MIT researchers have used a form of artificial intelligence called deep learning to identify a new classification of compounds that can effectively kill methicillin-resistant Staphylococcus aureus (MRSA), a drug-resistant bacterium accountable for over 10,000 deaths in the US each year. The researchers have demonstrated that these deep-learning-identified compounds not only have the ability to kill MRSA in laboratory conditions and animal models but also exhibit low toxicity against human cells, making them good candidates for medical drugs.
The novelty of this study, published in Nature, is that the scientists were also able to comprehend what kind of factors the deep-learning model used to predict antibiotic potency. Such understanding could aid researchers in designing more effective drugs. This innovative study is part of the Antibiotics-AI Project at MIT, a seven-year project aimed at identifying new classes of antibiotics against seven types of lethal bacteria.

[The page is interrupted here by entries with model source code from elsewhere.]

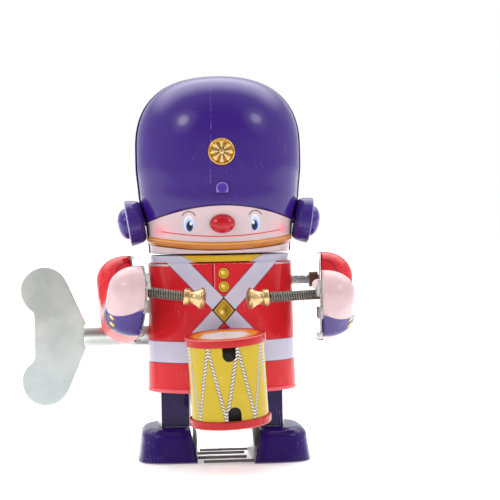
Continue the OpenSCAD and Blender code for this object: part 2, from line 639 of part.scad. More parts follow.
// Rounded shoe, drawn for the left side with its inner face at foot_in
module foot_slab(inset, z, h, grow_in, wide, shorter) translate([0, 0, z]) linear_extrude(h) hull()
    for (p = [[foot_l / 2 - 9 - shorter, 9], [-foot_l / 2 + 10.5 + shorter, 10.5]]) {
        translate([foot_in + wide - p[1], p[0]]) circle(p[1] - inset, $fn = 32);
        translate([foot_in - grow_in, p[0] - p[1] * 0.8 + inset]) square([1, p[1] * 1.6 - 2 * inset]);
    }
module foot_solid(inset, grow_in = 0) hull() {
    foot_slab(inset, inset > 0 ? -1 : 0, 1, grow_in, foot_w, 0);
    foot_slab(inset, foot_h * 0.55, 1, grow_in, foot_w - 0.8, 0.8);
    foot_slab(inset, foot_h * 0.85 - inset, 0.8, grow_in, foot_w - 1.9, 1.9);
    foot_slab(inset, foot_h - 0.2 - inset, 0.2, grow_in, foot_w - 4.6, 4.6);
}
module at_foot(side) at_axis() mirror([side < 0 ? 1 : 0, 0, 0]) translate([0, foot_front(side) + foot_l / 2, 0])
    children();
module foot_shell(side) color(tin_purple) at_foot(side) difference() {
    foot_solid(0);
    foot_solid(tin, 2);
}
// Bare side sheet with its sole flange, resting inside the shoe's rim
side_sheet_t = 0.6;
corner = 6;
module foot_plate(side) color(bare_tin) at_foot(side) {
    sole_l = foot_l - 7;
    low = -sole_l / 2 + 0.5;
    outwards(left, foot_in + 0.3, 0, 0, side_sheet_t) polygon([[low, 0], [low + sole_l, 0],
        [low + sole_l, foot_h * 0.5], [low + sole_l - corner, foot_h - 1.6], [low + corner, foot_h - 1.6],
        [low, foot_h * 0.5]]);
    translate([foot_in + 0.3, low, 0]) cube([foot_w - 5.5, sole_l, 0.5]);
}
wire_r = 0.65;
wire_z = 0.95;
wire_reach = 21;
left_wire_places = [-19.6, 17.5];
right_wire_places = [-7, 7];
// Two balancing wires that run inwards from the foot, the left pair outside the right pair
module foot_wires(side) color("gray") at_axis() for (y = side > 0 ? left_wire_places : right_wire_places)
    rod_x(side * (foot_in + 0.2), side * (foot_in - wire_reach), y, wire_z, wire_r);
module right_leg_channel() leg_channel(right);
module left_leg_channel() leg_channel(left);
module right_foot_shell() foot_shell(right);
module left_foot_shell() foot_shell(left);
module right_foot_plate() foot_plate(right);
module left_foot_plate() foot_plate(left);
module right_foot_wires() foot_wires(right);
module left_foot_wires() foot_wires(left);

body_shell();
top_plate();
base_plate();
head_front();
head_back();
head_bracket();
right_ear_cup();
left_ear_cup();
right_ear_cap();
left_ear_cap();
drum_shell();
drum_top();
drum_bottom();
drum_bracket();
right_frame_plate();
left_frame_plate();
frame_pillars();
hip_pins();
mainspring();
winding_key();
key_arbor();
great_wheel();
ratchet_wheel();
second_axle();
second_pinion();
second_wheel();
arm_cams();
crank_axle();
crank_pinion();
crank_discs();
escape_axle();
escape_pinion();
escape_wheel();
verge();
right_arm_shell();
right_arm_plate();
right_arm_axle();
right_arm_bush();
right_arm_lever();
right_stick_spring();
right_stick_tip();
left_arm_shell();
left_arm_plate();
left_arm_axle();
left_arm_bush();
left_arm_lever();
left_stick_spring();
left_stick_tip();
right_leg_channel();
right_foot_shell();
right_foot_plate();
right_foot_wires();
left_leg_channel();
left_foot_shell();
left_foot_plate();
left_foot_wires();
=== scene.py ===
import math

import bpy
from mathutils import Matrix, Vector


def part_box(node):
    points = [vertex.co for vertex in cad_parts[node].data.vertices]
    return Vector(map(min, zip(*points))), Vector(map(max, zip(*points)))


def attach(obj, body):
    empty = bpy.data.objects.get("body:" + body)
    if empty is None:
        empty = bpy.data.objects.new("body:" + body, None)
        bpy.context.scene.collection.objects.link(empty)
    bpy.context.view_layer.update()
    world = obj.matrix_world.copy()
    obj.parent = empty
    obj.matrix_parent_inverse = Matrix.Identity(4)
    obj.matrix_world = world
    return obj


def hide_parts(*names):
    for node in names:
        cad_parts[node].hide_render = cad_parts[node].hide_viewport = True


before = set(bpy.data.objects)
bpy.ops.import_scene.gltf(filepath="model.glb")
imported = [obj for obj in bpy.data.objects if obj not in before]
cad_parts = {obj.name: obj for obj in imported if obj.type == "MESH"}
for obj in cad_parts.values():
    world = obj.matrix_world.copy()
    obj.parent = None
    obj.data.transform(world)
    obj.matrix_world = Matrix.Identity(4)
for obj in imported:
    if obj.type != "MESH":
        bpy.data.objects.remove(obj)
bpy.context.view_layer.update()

# ---- the toy's own frame
# Pieces are drawn in millimetres about the toy's upright axis, on the floor, facing -Y.
MM = 0.001
head_low, head_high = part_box("head_front")
AXIS = Vector(((head_low.x + head_high.x) / 2, head_high.y, 0))
TO_ROW = Matrix.Translation(AXIS) @ Matrix.Scale(MM, 4)
RIGHT, LEFT = -1, 1
SIDES = {"right": RIGHT, "left": LEFT}


def clamp(t):
    return min(1.0, max(0.0, t))


def ease(t):
    """Soft start and end for a share from 0 to 1, of numbers and terms alike."""
    return t * t * (3 - 2 * t)


def smooth(t):
    return ease(clamp(t))


def mirrored(side):
    return Matrix.Scale(-1, 4, (1, 0, 0)) if side < 0 else Matrix.Identity(4)


# ---- mesh helpers
def add(name, data):
    """Puts a mesh, lamp or camera into the scene."""
    obj = bpy.data.objects.new(name, data)
    bpy.context.scene.collection.objects.link(obj)
    return obj


def write_place(mesh, points):
    """Keeps the drawn place of every point on the mesh, as the attribute 'local'."""
    local = mesh.attributes.get("local") or mesh.attributes.new("local", "FLOAT_VECTOR", "POINT")
    local.data.foreach_set("vector", [c for point in points for c in point])


def piece(name, body, shape, material, replaces=(), place=Matrix.Identity(4), sharp=35):
    """A mesh piece drawn in its own millimetres."""
    verts, faces = shape
    mesh = bpy.data.meshes.new(name)
    to_row = TO_ROW @ place
    mesh.from_pydata([to_row @ Vector(v) for v in verts], [], faces)
    write_place(mesh, verts)
    for m in material if isinstance(material, (list, tuple)) else [material]:
        mesh.materials.append(m)
    mesh.validate()
    mesh.shade_smooth()
    mesh.set_sharp_from_angle(angle=math.radians(sharp))
    obj = add(name, mesh)
    if to_row.determinant() < 0:
        mesh.flip_normals()
    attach(obj, body)
    if replaces:
        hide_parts(*replaces)
    return obj


def grid_faces(rows, columns, closed=False):
    """Quads over a grid of rows x columns points, the columns closed into a ring or open."""
    last = columns if closed else columns - 1
    return [(r * columns + c, r * columns + (c + 1) % columns,
             (r + 1) * columns + (c + 1) % columns, (r + 1) * columns + c)
            for r in range(rows - 1) for c in range(last)]


def slab_faces(n, first=0):
    """Faces of a closed slab: n points on one side, then the same n on the other."""
    near, far = [first + k for k in range(n)], [first + n + k for k in range(n)]
    sides = [[near[k], far[k], far[(k + 1) % n], near[(k + 1) % n]] for k in range(n)]
    return [near, far[::-1]] + sides


def lathe(profile, steps=64):
    """Turns a profile of (radius, height) points about +Z; points close to the axis close the shape."""
    verts = [(r * math.cos(2 * math.pi * k / steps), r * math.sin(2 * math.pi * k / steps), z)
             for r, z in profile for k in range(steps)]
    faces = grid_faces(len(profile), steps, closed=True)
    return verts, faces


def arc(cx, cz, r, start, end, steps=6, rise=None):
    """Points of a round stretch of a profile, angles in degrees; rise is the upright radius of an oval."""
    turns = [math.radians(start + (end - start) * k / steps) for k in range(steps + 1)]
    return [(cx + r * math.cos(a), cz + (rise or r) * math.sin(a)) for a in turns]


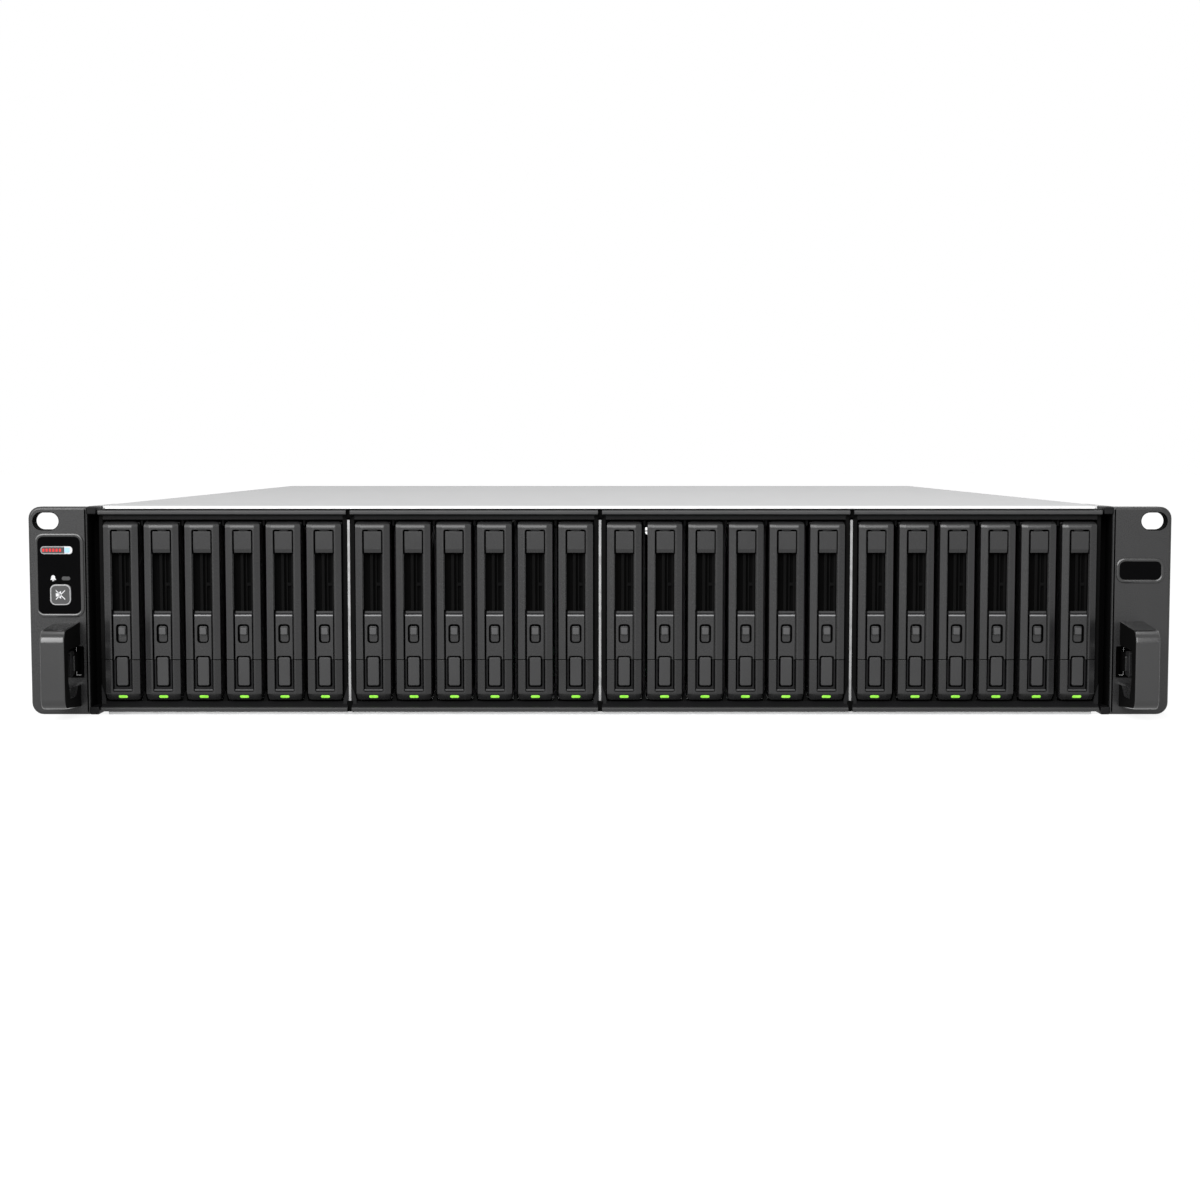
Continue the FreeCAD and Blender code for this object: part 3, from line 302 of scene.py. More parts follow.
def make_finishes(context):
    """All the finishes of the shelf, by name."""
    c = context.scene.shelf_colours
    rolled = {"along": (1, 0.06, 1), "gloss": 0.08}
    FINISHES.update(
        tray=moulded("tray_plastic", c.tray, 0.27, relief=0.12),
        lever=moulded("lever_plastic", c.lever, 0.25, relief=0.12, gloss=0.42),
        button=moulded("eject_button_plastic", toned(c.tray, 1.45), 0.42),
        slider=moulded("lock_slider_plastic", toned(c.tray, 3.4), 0.35),
        # pale finish: on the lever strip it is a painted highlight for the light on its top edge;
        # it also colours the sled's spring fingers
        edge=moulded("painted_highlight_and_pale_springs", toned(c.tray, 12.0), 0.3),
        bay_frame=moulded("bay_frame_plastic", c.bay_frame, 0.5, gloss=0.12),
        # lighter copies of the frame plastic for its front band and lower lip: painted light
        bay_band=moulded("bay_band_painted_highlight", (0.042, 0.042, 0.043), 0.35),
        bay_lip=moulded("bay_lip_painted_light", (0.028, 0.028, 0.0285), 0.4),
        # dividers between the trays in a dark sheet, far darker than the zinc
        coated=sheet_steel("dark_divider_sheet", (0.012, 0.012, 0.0125), 0.6, 0.2),
        # near black for vent ribs and the frames' posts, tongues and tabs: painted shade
        rib=moulded("painted_shade_rib_plastic", toned(c.cavity, 1.5), 0.7, gloss=0.03),
        # painted shade for pockets, vents, gaps and shaded faces
        cavity=moulded("painted_shade_plastic", c.cavity, 0.85, gloss=0.02),
        ear=moulded("ear_plastic", c.ear, 0.28, texture=0.4, relief=0.14, gloss=0.45),
        handle=moulded("handle_plastic", toned(c.ear, 0.7), 0.22, texture=0.4, relief=0.12,
                       gloss=0.65),
        latch=moulded("latch_coating", toned(c.ear, 0.8), 0.4),
        zinc=sheet_steel("zinc_sheet", c.zinc, 0.5, 0.3, **rolled),
        # the roof's front lip, 16.2 mm deep, is painted near white: a painted highlight on the zinc
        roof=painted_lip_highlight(sheet_steel("roof_sheet_with_painted_lip_highlight", c.zinc, 0.5, 0.3, **rolled), 16.2,
                     (0.82, 0.82, 0.82)),
        bright=sheet_steel("bright_edge", toned(c.zinc, 0.55), 0.35, 0.9, 4.0),
        module=sheet_steel("module_plate", c.module, 0.35, 0.9, 12.0, (0.08, 1, 1)),
        drive=sheet_steel("drive_casting", toned(c.zinc, 0.8), 0.38, 0.95, 20.0),
        window=glossy_window("window_gloss", (0.001, 0.001, 0.0012)),
        mute=moulded("mute_button_plastic", (0.06, 0.06, 0.061), 0.4),
        white=moulded("white_print", (0.72, 0.72, 0.73), 0.4, relief=0.05),
        dim=moulded("unlit_light", (0.05, 0.05, 0.051), 0.4),
        ring=moulded("pale_ring", (0.36, 0.36, 0.365), 0.35),
        red_light=lit("red_light", (0.6, 0.012, 0.012), (0.5, 0.01, 0.01), 0.25),
        # the ear plastic at a third of its tone, painted shade on the flange's inner wall
        recess=moulded("ear_plastic_painted_shade", toned(c.ear, 0.3), 0.6, gloss=0.06),
        light=lit("status_light", (0.4, 0.93, 0.11), tuple(c.status_light), 0.6),
        panel_light=lit("panel_light", (0.36, 0.6, 0.95), (0.32, 0.55, 0.9), 0.2),
        port_light=lit("port_light", (0.5, 1.0, 0.3), tuple(c.status_light), 0.6),
        board=circuit_board("backplane_board"),
        connector=moulded("connector_plastic", (0.012, 0.012, 0.013), 0.45),
        fan=moulded("fan_plastic", (0.02, 0.02, 0.021), 0.5),
        release=moulded("release_plastic", c.release, 0.42),
        screw=sheet_steel("screw_zinc", (0.5, 0.5, 0.51), 0.3, 1.0, 3.0),
        hole=moulded("hole_shadow", (0.004, 0.004, 0.004), 0.95, gloss=0.02),
    )


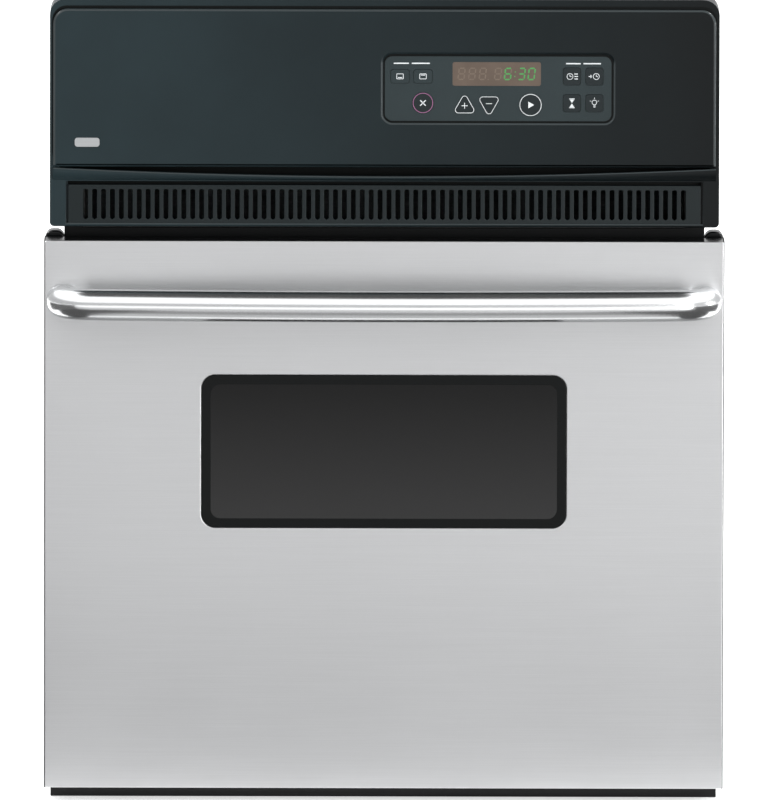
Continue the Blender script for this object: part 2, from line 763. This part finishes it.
def build_grille():
    """The slotted plate, set back in its bay with a dark gap above it and at each end."""
    low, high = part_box("vent_grille")
    sheet = 2 * MM
    left, right, top = low[0] + 1 * MM, high[0] - 1 * MM, high[2] - GRILLE_SEAM
    loops = [round_rect(left, low[2], right, top, mm(0.3, 0.3, 1, 1), 3)]
    for i in range(SLOT_COUNT):
        loops.append(slot_loop((i - (SLOT_COUNT - 1) / 2) * SLOT_PITCH, low[2] + SLOT_RISE))
    flange = [
        (left, low[2]), (left, top), (right, top), (right, low[2]), (right - sheet, low[2]),
        (right - sheet, top - sheet), (left + sheet, top - sheet), (left + sheet, low[2]),
    ]
    parts = [
        plate_mesh("slotted", loops, low[1], low[1] + 2.5 * MM, 0.35 * MM, 2),
        plate_mesh("flange", [flange], low[1] + 1 * MM, high[1]),
    ]
    piece = finish_mesh("grille_plate", join_meshes("grille_plate", parts), "grille_black", "oven", 40)
    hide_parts("vent_grille")


# ---- door


WINDOW_EDGE = 13 * MM
WINDOW_R = 12.5 * MM
WINDOW_INNER_R = 8.5 * MM
WINDOW_BAND = 8.6 * MM
SKIN_R = 1.6 * MM
SKIN_SEAM = 0.6 * MM
FOLD_SHEET = 0.8 * MM
HINGE_NOTCH = 7 * MM
SPRING_R = 5.2 * MM


def window_loop(grow=0.0):
    """The window's outline in the door's front, made larger or smaller."""
    radius = max(WINDOW_R + grow, WINDOW_INNER_R)
    return inset_loop(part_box("window_glass"), WINDOW_EDGE - grow, radius, 12)


def build_door_skin():
    """The brushed front, set in by a hair from the dark folds at its sides and top."""
    seam = (SKIN_SEAM, 0, SKIN_SEAM, SKIN_SEAM)
    loops = [inset_loop((door_low, door_high), seam, SKIN_R, 5), window_loop()]
    back = door_low[1] + 2 * SKIN_R
    piece = plate("door_front", loops, door_low[1], back, 0.9 * MM, "stainless_skin", "door", 5)
    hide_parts("door_skin")


def build_door_edges():
    """The skin's folded sides and foot, with notches in the foot for the hinge arms."""
    spring_low, spring_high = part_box("hinge_springs")
    hinge_x = spring_high[0] - SPRING_R
    notch_y = (spring_low[1] + spring_high[1]) / 2 - 6 * MM
    left, right, foot, top = door_low[0], door_high[0], door_low[2], door_high[2]
    inner, floor = right - FOLD_SHEET, foot + FOLD_SHEET
    fold = [
        (left, top), (left, foot), (right, foot), (right, top),
        (inner, top), (inner, floor), (-inner, floor), (-inner, top),
    ]
    near, far = hinge_x - HINGE_NOTCH, hinge_x + HINGE_NOTCH
    corner = [(right, foot), (right, top), (inner, top), (inner, floor), (far, floor), (far, foot)]
    mirrored = [(-x, z) for x, z in reversed(corner)]
    middle = [(-near, foot), (near, foot), (near, floor), (-near, floor)]
    parts = [plate_mesh("fold", [fold], door_low[1] + SKIN_R, notch_y, 0.1 * MM, 2)]
    for loop in (corner, mirrored, middle):
        parts.append(plate_mesh("rear_fold", [loop], notch_y - 0.2 * MM, door_high[1], 0.2 * MM, 2))
    edges = finish_mesh("door_edges", join_meshes("door_edges", parts), "door_edge_paint", "door", 40)


def build_window():
    """The glass with its black printed border."""
    face = door_low[1] + 0.35 * MM
    back = face + 2 * MM
    border_loops = [window_loop(-0.25 * MM), window_loop(-WINDOW_BAND)]
    border = plate("window_border", border_loops, face, back, 0.25 * MM, "window_border", "door")
    pane_loops = [window_loop(-WINDOW_BAND + 0.1 * MM)]
    pane = plate("window_pane", pane_loops, face + BEDDED, back, 0.02 * MM, "window_tint", "door")
    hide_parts("window_glass")


HANDLE_BOW = 2.3
HANDLE_BEND = 30 * MM
FOOT_GROW = 0.4 * MM


def handle_path():
    """The handle's centre line: a shallow bow with a bend back to the door at each end."""
    low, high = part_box("door_handle")
    radius = (high[2] - low[2]) / 2 - FOOT_GROW
    centre_z = (high[2] + low[2]) / 2
    leg_x = high[0] - radius - FOOT_GROW
    bow_y, bend_x = low[1] + radius + HANDLE_BOW, leg_x - HANDLE_BEND
    tilt = math.asin(bend_x / (HANDLE_BOW - HANDLE_BEND))
    bend_y = bow_y - (HANDLE_BOW - HANDLE_BEND) * math.cos(tilt)
    half = []
    for cx, cy, r, start, end, steps in (
        (0, bow_y, HANDLE_BOW, 0, tilt, 40),
        (bend_x, bend_y, HANDLE_BEND, tilt, math.pi / 2, 16),
    ):
        for i in range(1 if half else 0, steps + 1):
            angle = start + (end - start) * i / steps
            half.append(Vector((cx + r * math.sin(angle), cy - r * math.cos(angle), centre_z)))
    half.append(Vector((leg_x, high[1], centre_z)))
    mirrored = [Vector((-p.x, p.y, p.z)) for p in reversed(half[1:])]
    return mirrored + half, radius, leg_x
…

Deep learning has previously aided the team in identifying potential drugs against hospital-dwelling bacterium Acinetobacter baumannii, along with other drug-resistant bacteria. The model identifies potential compounds among millions based on associated chemical structures that exhibit antimicrobial activity. However, these models work as “black boxes,” making it hard to recognize what features the predictions are based on, hence complicating the design or identification of additional antibiotics. The researchers sought to “open the black box” and shed light on the model’s inner workings.
Using an algorithm known as the Monte Carlo tree search, the researchers improved their understanding of how the model made its antibiotic predictions. They trained the model using data on 39,000 compounds and their antibiotic activity against MRSA, along with information on these compounds’ chemical alignments, then ran the model on any new molecule, predicting its antibacterial properties. The model offers a simultaneous prediction for which substructures of the molecule are likely accountable for its antimicrobial activity.
The researchers further refined their search by training additional models to predict toxicity levels against three different types of human cells and thus identified compounds that could eliminate microbes with minimal side effects on the human body. Approximately 280 of the 12 million commercially available compounds screened by the model were purchased and tested, of which five different classes demonstrated potential activity against MRSA. Two of these appeared to be particularly promising antibiotic contenders, reducing MRSA populations by a factor of ten in laboratory tests. Their mode of operation appears to disrupt bacteria’s ability to maintain an electrochemical gradient across their cell membranes, a mechanism crucial for many cellular functions.
The researchers have made their findings available to Phare Bio, a nonprofit part of the Antibiotics-AI Project, for further analysis of the compounds’ chemical properties and potential clinical uses. Meanwhile, they are using the successful model to seek compounds effective against other bacterial types and working on designing more drug compounds informed by these study’s outcomes.